La Clepsydre, un film qui va plaire aux cinéphiles élitistes puisqu’il vient tout droit d’Europe de l’Est, plus particulièrement de Pologne et réalisé par l’un des plus grands cinéastes du pays, Wojciech Has. Il est indéniable que le cinéma polonais se démarque de nos conventions françaises. Les œuvres de Has, Żuławski, ou Kieślowski sont souvent plus intenses, oppressantes, et épuisantes. Cependant, elles partagent une caractéristique commune avec le cinéma soviétique : une mise en scène grandiose.
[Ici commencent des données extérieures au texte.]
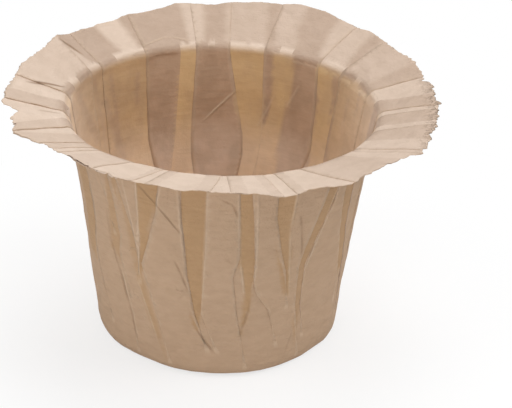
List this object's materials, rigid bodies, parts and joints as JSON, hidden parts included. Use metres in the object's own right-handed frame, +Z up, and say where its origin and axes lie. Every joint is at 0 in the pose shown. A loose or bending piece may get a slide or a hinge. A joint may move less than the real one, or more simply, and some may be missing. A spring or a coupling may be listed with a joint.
{
  "type": "paper coffee filter",
  "caption": "Pleated unbleached paper cup with a flat base and a wide turned-out flange, for lining a single-serve brewing pod.",
  "frame": {"origin": "centre of the underside of the base", "axes": "+Z up the cup from the base to the flange, -Y towards the front of the picture, +X to its right"},
  "size_m": [0.0635, 0.0654, 0.0404],
  "materials": {
    "paper": "matt unbleached crepe filter paper, translucent where it lies in one layer"
  },
  "bodies": {
    "root": {"folded_paper": "paper"}
  },
  "joints": []
}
Ces traits distinctifs se retrouvent chez Has, notamment dans La Clepsydre, un film nébuleux, obscur et gothique qui prend son temps pour immerger le spectateur. L’intrigue est simple : Józef visite son père dans un sanatorium, mais il devient rapidement évident que quelque chose ne tourne pas rond dans cet établissement, l’entraînant dans son subconscient et son passé. Has se distingue dans son pays en raison de sa neutralité politique, contrairement à la plupart de ses pairs, qui soutenaient la doctrine communiste. Malgré cela, il a réalisé tous ses films en Pologne sans attirer l’attention du gouvernement, contrairement à Żuławski, par exemple. Cette situation découle probablement de sa préférence pour des films oniriques, souvent invitant au voyage, plutôt que de traiter directement de la Pologne contemporaine. La Clepsydre incarne cette vision, un film onirique et surréaliste explorant divers tableaux.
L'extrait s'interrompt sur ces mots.